At any time while you extend love you are liable to get an impulse to attack – an urge to attack anything, even an attack thought at yourself. There is your opportunity to have an objective look at ego. And by simply recognizing it as such, as something separate and apart from you, and carrying on with extending love you are on the road to reversing the ego’s vicious cycle.

Because the ego and ego—driven societal information channels have so cleverly co-opted the concept of love for attack purposes and justification, a point of clarification is offered. Martin Luther King provided clarity on the subject in A Stride Toward Freedom (May 1958):

“In speaking of love at this point, we are not referring to some sentimental or affectionate emotion. It would be nonsense to urge men to love their oppressors in an affectionate sense. Love in this connection means understanding, redemptive good will. When we speak of loving those who oppose us, we refer to neither eros nor philia; we speak of a love which is expressed in the Greek word agape.
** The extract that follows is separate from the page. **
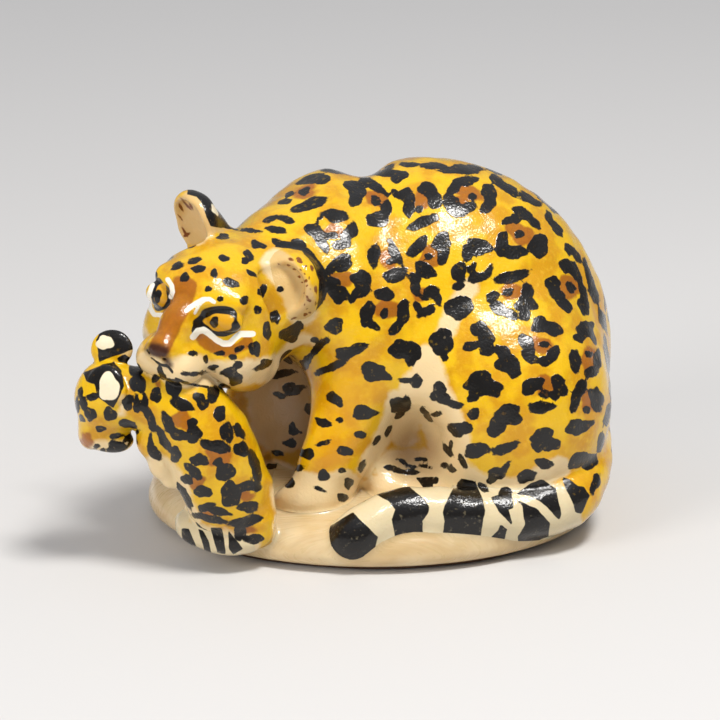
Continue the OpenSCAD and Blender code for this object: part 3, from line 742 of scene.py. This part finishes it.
# Strokes of the brush: (half width, point, point, ...)
STROKES = {
    "white": [
        (.24, (-19.3, 20.6), (-18.4, 21.3), (-17.6, 21.75), (-16.9, 21.8), (-16.4, 21.5)),
        (.13, (-18.4, 20.3), (-18, 21.1), (-17.4, 21.6)),
        (.33, (-18.6, 17.9), (-18.1, 18.5), (-17.5, 18.6), (-16.9, 18.2), (-16.2, 17.6),
         (-15.5, 17.2), (-14.8, 17.2), (-14.2, 17.8), (-13.7, 18.2), (-12.4, 18.2)),
        (.24, (-21.2, 23.8), (-20.8, 23.2), (-20.7, 22.5), (-20.9, 22)),
        (.24, (-22.8, 23.3), (-23.2, 22), (-23, 20.8), (-22.6, 20.2), (-21.7, 20.1)),
    ],
    "ink": [
        (.12, (-22.9, 15.7), (-21.9, 15), (-21.2, 14.9), (-20.7, 14.2)),
        (.1, (-19.8, 14.4), (-18.9, 14.1), (-17.6, 14.4)),
        (.09, (-23.4, 16.6), (-23.1, 16.2)), (.09, (-18.6, 16.5), (-18.2, 16)),
        (.14, (-20.4, 13.6), (-19.6, 13.2), (-18.4, 12.9), (-17, 12.7)),
        (.3, (-18.5, 18.5), (-18.3, 19.2), (-17.8, 19.7)),
    ],
    "umber": [
        (.7, (-22.7, 16.6), (-21.7, 16.3)), (.3, (-21.4, 15.6), (-21, 15)),
    ],
    "brown": [
        (1.15, (-19.3, 22.9), (-20.2, 20.8), (-21.2, 18.8), (-21.9, 17)),
        (.6, (-17.6, 17.6), (-16.5, 16.9), (-15.3, 16.4), (-14, 16.7), (-12.9, 17.4)),
        (.8, (-19.9, 23.4), (-19, 23.2)),
    ],
    "head_cream": [
        (1.3, (-19.8, 14), (-17, 14), (-14.5, 14.2), (-11.5, 14.3), (-9, 15.2), (-7.2, 17)),
        (1.4, (-20.6, 14.2), (-19.4, 14.6), (-18, 14.6)),
        (1.1, (-23.4, 15.4), (-22.6, 14.8)),
    ],
    "cub_cream": [
        (.9, (-28.6, 6.3), (-27, 6.2), (-25.6, 6.4)),
        (.4, (-26, 10), (-25.8, 11.5)),
        (1.4, (-22.3, 4.5), (-20.9, 3.2)),
        (.6, (-19.6, 3), (-19.2, .8), (-18.3, -1)),
        (1.4, (-19.4, -2.4), (-16.8, -3.1), (-13, -3.9)),
    ],
    "belly_cream_and_sheen": [
        (1.6, (5.4, 15.4), (6.2, 13), (6.8, 11)),
        (2.2, (6.6, 10.6), (7.4, 8.4), (8, 6.6)),
        (1.9, (2, 4.4), (5.5, 4.4), (9, 4)),
        (1.5, (4.4, 13), (3.6, 10), (3.2, 8)),
        # This stroke carries the cream strip up the flank; its upper end, towards w 23, is pale
        # cream painted where the flank has a sheen: a painted highlight
        (1, (7.5, 18.5), (8.6, 21), (10, 23)),
    ],
    "near_cream": [
        (1.6, (-10, 25.4), (-8.8, 24), (-7.8, 22.4), (-7.3, 20.6)),
        (2.6, (-18.6, 30), (-17.6, 31), (-16.4, 31.2)),
        (2.6, (-8, 1.5), (-5, 1), (-3, 1.5)),
        (.9, (2.4, 11.5), (1.6, 9), (.6, 6.6), (-.8, 4.2)),
        (1.2, (14.5, 1.8), (17, 3.2), (19.2, 4.4)),
        (.9, (9, 3.4), (11.6, 2.6), (14, 1.6)),
        (3.2, (-10, 12.5), (-9.5, 9)),
        (1.6, (-6.3, 14.2), (-7.5, 13)),
        (4.5, (-3, -3), (3, 0), (9, 0)),
        (4, (9, 0), (14, -.6), (17.6, -1)),
    ],
}
PALE_SPOTS = [(-27.7, 17.3, .85, .8, 0), (-27.3, 12.7, 1.15, 1.35, 0), (-16.3, 31, .7, .35, -55)]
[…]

Agape means understanding, redeeming  good will for all men. It is an overflowing love which is purely spontaneous, unmotivated, groundless, and creative. It is not set in motion by any quality or function of its object. It is the love of God operating in the human heart.

“Agape is disinterested love. It is a love in which the individual seeks not his own good, but the good of his neighbor (1 Cor. 10:24). Agape does not begin by discriminating between worthy and unworthy people, or any qualities people possess. It begins by loving others for their sakes. It is entirely “neighbor-regarding concern for others,” which discovers the neighbor in every man it meets. Therefore, agape makes no distinction between friends and enemy; it is directed toward both. If one loves an individual merely on account of his friendliness, he loves him for the sake of the benefits to be gained from the friendship, rather than for the friend’s own sake. Consequently, the best way to assure oneself that love is disinterested is to have love for the enemy-neighbor from whom you can expect no good in return, but only hostility and persecution.

“Another basic point about agape is that it springs from the need of the other person – his need for belonging to the best of the human family. The Samaratin who helped the Jew on the Jericho Road was “good” because he responded to the human need that he was presented with. God’s love is eternal and fails not because man needs his love. Saint Paul assures us that the loving act of redemption was done “while we were yet sinners” – that is, at the point of our greatest need for love. Since the white man’s personality is greatly distorted by segregation, and his soul is greatly scarred, he needs the love of the Negro. The Negro must love the white man, because the white man needs his love to remove his tensions, insecurities, and fears.”

If you practice this, at some point love’s law will become apparent, you get what you give. And you will find that you have that much more to give.